The voice communication needs to happen in effectively real time. The streaming video that you’re watching probably has a buffer, so there’s a little bit of a leeway as far as the type of traffic stream you have to worry about there. And if you’re using a database, you would want to have a relatively fast response time from that database.
Some applications, therefore, we might consider to be more important than others. That voice communication, because of its real time function, may be more important than the streaming video that you’re watching. But how do you manage your network so that the voice communication has more of a priority than something like a streaming video?
Well, to do that, we use something called quality of service. This quality of service functionality is provided through devices called packet shapers or traffic shapers. These are devices that allow us to take the application in use and limit the data rates or bandwidths that those applications are going to use. This allows us to set a more important priority for something like voiceover IP and put the streaming media more on a lower priority than that.
This is something where you may configure in a router or a firewall, or perhaps it’s a standalone device that’s designed to do quality of service. And it’s usually in line with all of the traffic that’s going in and out of your organization. This is a screenshot from the QoS priority rule list that’s inside of my router.

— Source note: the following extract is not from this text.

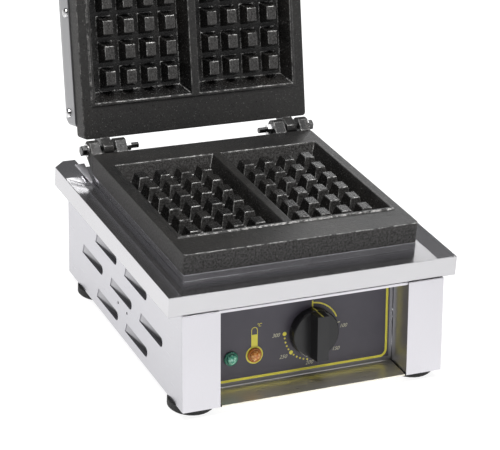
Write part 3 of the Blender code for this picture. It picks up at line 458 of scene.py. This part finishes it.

This is very simplistic quality of service, but you can see the ideas there where an IP phone might have the highest priority for phone or Vonage IP, or something like Google Talk would be set maybe highest. But down at the normal level, we see things like a file transfer or email transfer. This means that my voice communication can be crystal clear without any type of interruptions, and at the same time I can still do all of the file transfers and data transfers without either of them creating a problem.